Unfortunately, systematic data on the size and performance of the consolidated nonfinancial public sector are not available for a large number of developing countries. Published information tends to refer to the finances of the central government only. Even so, existing studies suggest that the central government absorbs a smaller fraction of output in developing than in industrial countries, and that the composition of spending differs between the two groups of countries. Developing nations devote a substantially larger fraction of expenditures to general public services, defense, education, and other economic services (reflecting the role of government in production) than do industrial nations, whereas the latter spend somewhat more on health and substantially more on social security.
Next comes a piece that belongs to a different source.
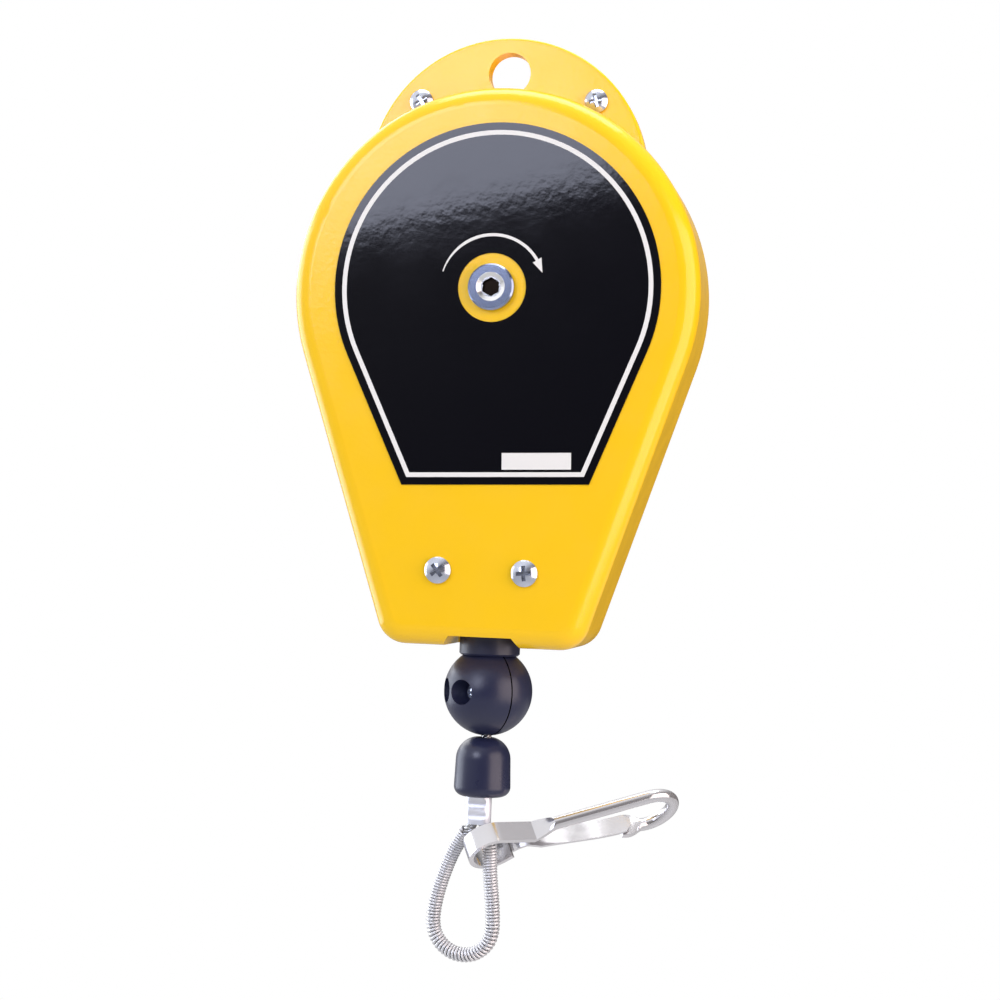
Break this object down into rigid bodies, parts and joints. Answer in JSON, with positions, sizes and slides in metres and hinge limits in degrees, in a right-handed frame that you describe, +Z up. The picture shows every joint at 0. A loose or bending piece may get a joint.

As for revenue, the main source of central government revenue is taxation, but the share of nontax revenue in total revenue tends to be much higher in developing than in industrial countries. The collection of tax revenue in developing countries is often hindered by limited administrative capacity and political constraints (Bird and Zolt, 2005). One consequence of this is that direct taxation plays a much more limited role in developing than in industrial nations; as noted by Bird and Zolt (2005), the tax structure in most developing countries is dominated by taxes on consumption, whereas in industrial countries, income taxes account for the largest share and taxes on foreign trade are negligible. Of direct taxes, the share of tax revenue raised from individual incomes (which often amount to withholding taxes on labor income in the formal sector) tends to be much larger than that from corporations in the developing world, whereas the reverse is true in the industrial world. In part, this is the result of high collection costs on capital income. Trade taxes consist primarily of import rather than export duties in developing countries and are used more extensively in the poorest countries.